Characterization is a significant quality or feature given to a character in a story. The Red Death is described as a very bloody, painful disease in the opening paragraph. Later the Red Death is personified as the uninvited guest at Prince Prospero's masked ball. The Red Death also comes across as cruel because of all the death he causes.
When Poe uses words like hideous, horror, and fatal to describe the Red Death, it makes the reader feel afraid. The connotations Poe uses of these words are what makes you feel fear.
The setting of the story is grim. Half of the prince's population has succumbed to the Red Death. So, the prince gathers 1,000 friends to stay at his castle, locked away from society. The thought of staying locked up for six months makes the reader feel uneasy.
In six of the seven rooms of the prince's palace, the stained glass windows matched the room's décor.

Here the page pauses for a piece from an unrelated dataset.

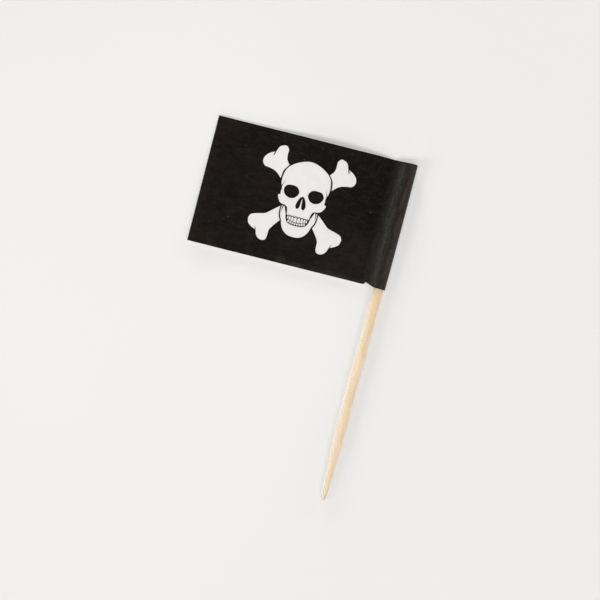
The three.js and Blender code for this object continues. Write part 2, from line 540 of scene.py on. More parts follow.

The seventh room, which no guest would dare enter, was decorated in black, but the windows were a deep blood color. This also instills the mood of fear.
There is a lot of symbolism that contributes to the mood. The blue room, which is first, is in the East. This is where the party begins. The black room, which is last, is in the West. This is where everyone dies. This symbolizes the rising and setting sun, which rises in the East and sets in the West.
Each room's color symbolizes something. The first room, the blue room, stands for beginning. The party begins here. The purple room stands for innocence. The fourth and fifth rooms, the green and orange rooms, stand for life beginning to end.